Animation: Flowline simulation of a combined ice sheet-shelf-sediment model over 10 million years, showing inland glacial erosion and deposition of continental-shelf sediments.
Animation: Flowline simulation of a combined ice sheet-shelf-sediment model over 10 million years, showing isochrons that represent strata in the modeled sediment deposits.
Reference: Pollard, D. and R. M. DeConto, 2006. A Coupled Ice-Sheet / Ice-Shelf / Sediment Model applied to Antarctica. Submitted to International Association of Sedimentologists Special Publication, for IAS Conference on Glacial Sedimentary Processes and Products, 22-27 August 2005, University of Wales, Aberystwyth.
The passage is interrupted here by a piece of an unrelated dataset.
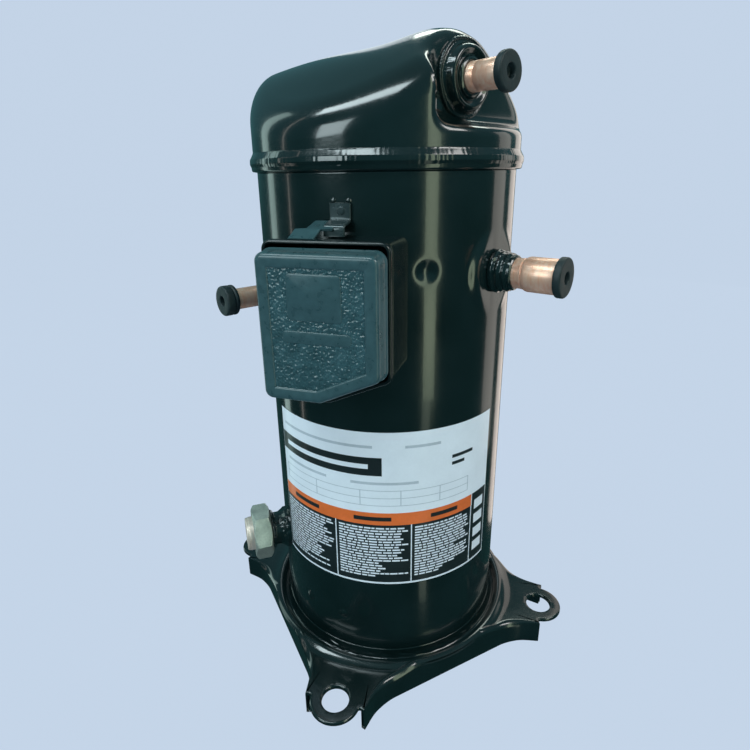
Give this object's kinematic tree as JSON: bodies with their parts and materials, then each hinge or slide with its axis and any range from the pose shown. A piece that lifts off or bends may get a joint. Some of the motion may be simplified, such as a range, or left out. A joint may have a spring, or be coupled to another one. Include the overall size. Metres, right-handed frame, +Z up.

Abstract: A standard large-scale ice-sheet model is extended by (i) adding ice stream-shelf flow using a combined set of scaled equations for sheet and shelf flow, and (ii) coupling with a deforming sediment model that predicts bulk sediment thickness. The combination of sheet and shelf flow equations is heuristic, but allows both horizontal shear and longitudinal stretching without a priori assumptions about the flow regime, and the grounding line is free to migrate. The sediment model includes bulk transport under ice assuming a weakly non-linear till rheology, and generation of till by glacial erosion. The combined model explicitly simulates off-shore sediment strata, enabling direct comparisons with the extensively studied Cenozoic glacimarine sediment record on Antarctic continental shelves. Preliminary 1-D flowline simulations are described on a linearly sloping domain, with simple prescribed spatial and temporal variations of surface ice mass balance. Each simulation is run for 10 million years, and the various patterns of offshore sediment strata built up over the course of each run are examined. A wide variety of sediment patterns is produced depending on uncertain model parameters, including unforced irregular oscillations in the absence of external forcing variations. The results are not conclusive, but illustrate the variety of possible interactions that may play a role as more definitive 3-D models become available to directly link Cenozoic climate variations with the Antarctic glacimarine sediment record.